Please help me out and give this post a vote over on Hacker News 😉 (if you haven’t already).
I’ve been listening to podcasts for over 15 years. Back then, ads were host-read and usually relevant. Now? Many shows cram in 15+ minutes of loud, intrusive ads per hour.
So, I built a system to cut most ads from the podcasts I listen to. It outputs an updated feed I can use in my podcast app, Overcast, and in testin,g it removes 95% of ads. Here’s how I got there, what didn’t work, what did, and the trade-offs along the way.
1. The Naïve Approach: One-Shot “Find the Ads”
I started by feeding the full transcript (generated by Whisper) to an LLM with a prompt like:
“Here’s the entire transcript; give me the ad timestamps.”
Result:
It barely worked. The model would return a few timestamps early on, then miss everything else. One-shot prompting wasn’t enough.
2. Splitting up the Problem
Next, I split transcripts into overlapping chunks and asked the model to score each segment for “ad-likelihood.”
Result:
Better, with much more limited input, it could find ad segments later in the podcast, but still flawed:
- It confused “house ads” (self-promotion) with real sponsor ads.
- It sometimes flagged normal intros/outros as ads.
3. Multi-Head Prompting: Specializing by Ad Type
The breakthrough came from asking different questions for different ad types:
- Brand ads: Look for promo codes, URLs, sponsor phrasing.
- House ads / cross-promos: Compare content to show notes. If the segment promotes another podcast or has phrases like “new season out now,” mark it.
- Known ads: Use listener reports to feed back brand/podcast names (plus a hard coded list of the Squarespaces and Better Helps of the world) into the system, biasing future runs.
Result:
Far fewer false positives and much better recall, especially for tricky cross-promos. A much bigger AI bill! Now each ~20-word segment of the transcript is 3 additional LLM requests.
4. Post-Processing: Making the Edits Natural
Once segments were flagged, I applied a few key heuristics:
- Ignore very short detections (<10s) to avoid spurious cuts.
- Merge adjacent detections so multiple ads become a single block.
5. Adding Speaker-Aware Detection
Ad reads often sound different, new cadence, even a new voice.
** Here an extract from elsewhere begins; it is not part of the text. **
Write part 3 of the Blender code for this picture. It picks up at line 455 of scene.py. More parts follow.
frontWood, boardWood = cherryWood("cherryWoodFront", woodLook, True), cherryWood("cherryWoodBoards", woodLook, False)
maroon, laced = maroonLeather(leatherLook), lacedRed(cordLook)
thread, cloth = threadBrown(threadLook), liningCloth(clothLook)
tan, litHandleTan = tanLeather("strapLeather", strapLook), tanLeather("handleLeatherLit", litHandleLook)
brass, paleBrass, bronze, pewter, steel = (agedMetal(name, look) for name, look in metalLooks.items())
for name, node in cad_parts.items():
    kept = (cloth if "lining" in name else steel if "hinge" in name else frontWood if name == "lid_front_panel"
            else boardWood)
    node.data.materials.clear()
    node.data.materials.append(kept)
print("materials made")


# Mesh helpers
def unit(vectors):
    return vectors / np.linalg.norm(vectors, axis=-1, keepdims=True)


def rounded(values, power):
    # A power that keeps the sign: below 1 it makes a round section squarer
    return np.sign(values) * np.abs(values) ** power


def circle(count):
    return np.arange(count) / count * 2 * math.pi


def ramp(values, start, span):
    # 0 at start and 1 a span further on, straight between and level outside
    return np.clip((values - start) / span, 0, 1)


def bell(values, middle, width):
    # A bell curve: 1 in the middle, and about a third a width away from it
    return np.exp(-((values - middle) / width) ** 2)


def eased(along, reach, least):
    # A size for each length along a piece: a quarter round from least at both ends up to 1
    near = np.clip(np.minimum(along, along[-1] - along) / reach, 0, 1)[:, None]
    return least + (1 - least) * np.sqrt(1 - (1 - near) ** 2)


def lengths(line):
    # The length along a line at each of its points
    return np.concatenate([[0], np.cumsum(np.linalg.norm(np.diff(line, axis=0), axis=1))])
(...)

Using whisperx for diarization let me:
- Detect the change of speaker and give this information to help the model identify ad spots.
- Separate “in-topic host” from “host reading copy.”
This made a big difference for hosts who subtly switch into ad voice and really helped with non-host read ads.
6. Results
Across interviews, news dailies, and narrative shows, the system consistently removes ~95% of ads. On some shows, that’s 15+ minutes saved per hour and I use this every day on some of my favourite feeds (unless I’m already a member and have an ad-free feed).
If you’re curious about the productized version, check out PodcastAdBlock.app and DM/email me for a coupon.
7. Cost & Hosting Notes
- My final segmenting scoring approach is a lot more expensive than one-shot prompt approach, but it’s vital for accurate ad blocking IMO.
- Reprocessing episodes after listener reports adds cost too, but after reporting a few of the more tricky ads, this pays off in even better performance.
- Hosting is via Digital Ocean, inference runs on Modal.com and DO agent platform, so I only pay for GPUs by the second.
Happy to dive deeper into the prompting strategies, diarization features, or the reprocessing/feedback loop if folks are interested.